Joy can be practiced, both in a ritualistic and repetitious sense. You can train your heart to see joy. You can also practice seeing it. The two go hand in hand.

In Nehemiah 8, the prophet told the people to “Go home and prepare a feast, holiday food and drink; and share it with those who don’t have anything: This day is holy to God. Don’t feel bad. The joy of God is your strength!” (Neh 8:10).

Practice joy.

In what most would consider the most depressing book of the biblical text, the overarching theme of Ecclesiastes is to practice joy:

I know that there is nothing better for people than to rejoice and do good while they live. (3:12)
So I saw that there is nothing better for a person than to rejoice in his work, because that is his lot. (3:22)
So I commend rejoicing in life, because there is nothing better for a person under the sun than to eat and drink and rejoice. (8:15)
However many years anyone may live, let him rejoice in them all. (11:8).

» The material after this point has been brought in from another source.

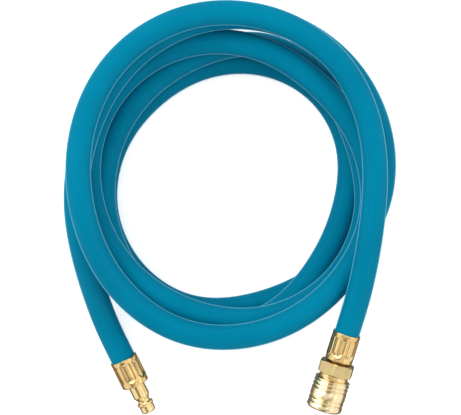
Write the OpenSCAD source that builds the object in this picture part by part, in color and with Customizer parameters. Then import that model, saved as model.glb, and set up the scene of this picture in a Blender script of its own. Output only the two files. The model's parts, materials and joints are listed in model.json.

When the author of Ecclesiastes talks about the meaninglessness of life, he doesn’t mean it a pointless, empty, or futile way. The word he uses is ‘hevel,’ and it means ‘a shallow breath.’ The book is a meditation on mortality. Because life is so beautifully frail, we should practice the most redemptive work we can:

Joy.

Gather around the table and look into people's eyes.
Listen to children laugh and tell their crazy, impossible stories.
Go for a walk without headphones in – heck, leave your phone at home.
Close your eyes and listen to the sound of the day.
Hold hands.
Sing at the top of your lungs.
Wear the shoes, dance in the supermarket, read till 2 am, get up to watch the sunrise…
Find joy in the everyday moments and savor it like it's the best wine you’ve ever tasted in your whole life.
And then, let the tears fall, because after all, “Grief is love's souvenir.” (Glennon Doyle Melton, Love Warrior). And there’s joy to be found even in that truth.
Let go of the anger and the chasing and the anxiety and the fear.

I know, I hear you… it’s all easier said than done, right? I know that just as much as anyone. But that’s why we practice; ritual and repetition.

And as we talked about back in part two of this series; in the Torah, Simcha (joy) was not an individual experience, it had a collective quality. It’s not something to be won, but something to be shared. For the ancient Hebrews, joy was not something you could have on your own. It was always a collective experience. Even the Psalms express joy as being an exchange between the Divine and his beloved. For us to practice joy, we must practice it together.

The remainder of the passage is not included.